## SHORT TASK
Copy out each line featuring the string "that" from the entries beneath.

## EXTRACTED RECORDS

%%

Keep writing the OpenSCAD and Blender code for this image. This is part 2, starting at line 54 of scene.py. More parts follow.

%%
%%

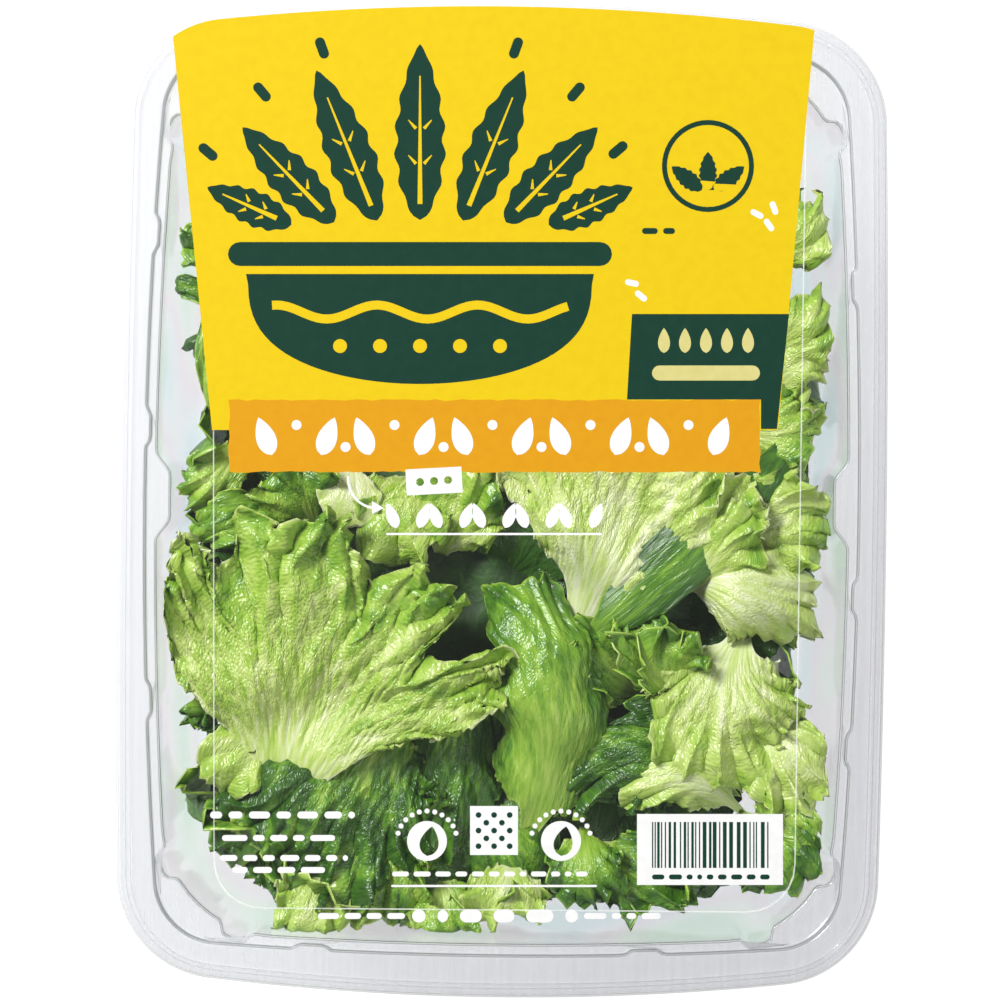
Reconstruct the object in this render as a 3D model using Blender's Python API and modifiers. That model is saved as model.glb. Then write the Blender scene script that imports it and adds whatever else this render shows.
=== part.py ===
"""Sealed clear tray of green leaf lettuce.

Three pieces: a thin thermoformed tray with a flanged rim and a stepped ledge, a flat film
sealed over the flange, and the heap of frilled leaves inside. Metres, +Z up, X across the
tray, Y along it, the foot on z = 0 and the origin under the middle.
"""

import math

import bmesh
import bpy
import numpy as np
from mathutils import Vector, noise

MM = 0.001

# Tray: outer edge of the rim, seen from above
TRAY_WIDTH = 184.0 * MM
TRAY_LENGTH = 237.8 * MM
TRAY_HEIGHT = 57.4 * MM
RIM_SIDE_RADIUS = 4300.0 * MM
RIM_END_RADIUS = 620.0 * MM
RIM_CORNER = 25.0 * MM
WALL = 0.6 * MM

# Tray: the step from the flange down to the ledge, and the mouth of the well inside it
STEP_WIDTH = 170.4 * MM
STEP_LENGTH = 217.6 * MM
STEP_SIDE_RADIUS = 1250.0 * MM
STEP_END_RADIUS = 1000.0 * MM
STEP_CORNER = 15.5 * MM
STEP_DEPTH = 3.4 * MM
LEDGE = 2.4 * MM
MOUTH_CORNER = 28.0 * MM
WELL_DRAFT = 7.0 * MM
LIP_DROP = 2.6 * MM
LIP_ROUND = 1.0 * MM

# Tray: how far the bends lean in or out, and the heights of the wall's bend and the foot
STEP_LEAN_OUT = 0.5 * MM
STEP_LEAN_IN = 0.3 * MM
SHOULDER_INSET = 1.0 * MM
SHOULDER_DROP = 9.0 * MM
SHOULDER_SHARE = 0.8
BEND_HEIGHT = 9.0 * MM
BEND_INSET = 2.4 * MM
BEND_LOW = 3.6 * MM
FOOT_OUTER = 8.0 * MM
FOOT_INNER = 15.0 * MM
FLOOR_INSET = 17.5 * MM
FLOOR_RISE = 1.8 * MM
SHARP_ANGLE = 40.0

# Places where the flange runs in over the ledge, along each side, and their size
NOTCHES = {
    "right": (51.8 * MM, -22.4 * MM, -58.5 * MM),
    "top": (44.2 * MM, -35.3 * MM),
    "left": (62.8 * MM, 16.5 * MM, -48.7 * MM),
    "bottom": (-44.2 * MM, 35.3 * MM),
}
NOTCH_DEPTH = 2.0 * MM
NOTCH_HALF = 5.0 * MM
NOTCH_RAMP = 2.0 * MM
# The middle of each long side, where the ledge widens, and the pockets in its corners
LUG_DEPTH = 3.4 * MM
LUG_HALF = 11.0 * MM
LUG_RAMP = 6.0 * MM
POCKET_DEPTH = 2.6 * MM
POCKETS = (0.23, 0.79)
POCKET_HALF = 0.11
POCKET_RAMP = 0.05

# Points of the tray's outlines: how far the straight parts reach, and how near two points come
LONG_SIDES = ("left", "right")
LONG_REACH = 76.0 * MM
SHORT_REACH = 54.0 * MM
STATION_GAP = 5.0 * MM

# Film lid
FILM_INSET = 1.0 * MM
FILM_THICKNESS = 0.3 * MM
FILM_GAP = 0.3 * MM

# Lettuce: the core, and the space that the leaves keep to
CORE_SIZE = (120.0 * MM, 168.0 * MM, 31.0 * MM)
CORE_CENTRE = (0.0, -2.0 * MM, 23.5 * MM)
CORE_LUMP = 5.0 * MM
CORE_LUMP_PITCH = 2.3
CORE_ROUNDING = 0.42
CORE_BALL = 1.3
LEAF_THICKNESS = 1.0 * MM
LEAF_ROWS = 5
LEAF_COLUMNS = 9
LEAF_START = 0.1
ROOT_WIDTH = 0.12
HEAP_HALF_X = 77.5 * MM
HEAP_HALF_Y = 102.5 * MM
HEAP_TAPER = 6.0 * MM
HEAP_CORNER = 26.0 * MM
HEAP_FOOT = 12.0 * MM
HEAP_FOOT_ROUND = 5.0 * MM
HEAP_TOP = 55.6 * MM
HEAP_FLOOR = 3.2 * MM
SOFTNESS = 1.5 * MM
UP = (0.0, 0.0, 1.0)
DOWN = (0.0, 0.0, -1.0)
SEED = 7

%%

## ANSWER TO THE TASK
Reconstruct the object in this render as a 3D model using Blender's Python API and modifiers. That model is saved as model.glb. Then write the Blender scene script that imports it and adds whatever else this render shows.
# Lettuce: the core, and the space that the leaves keep to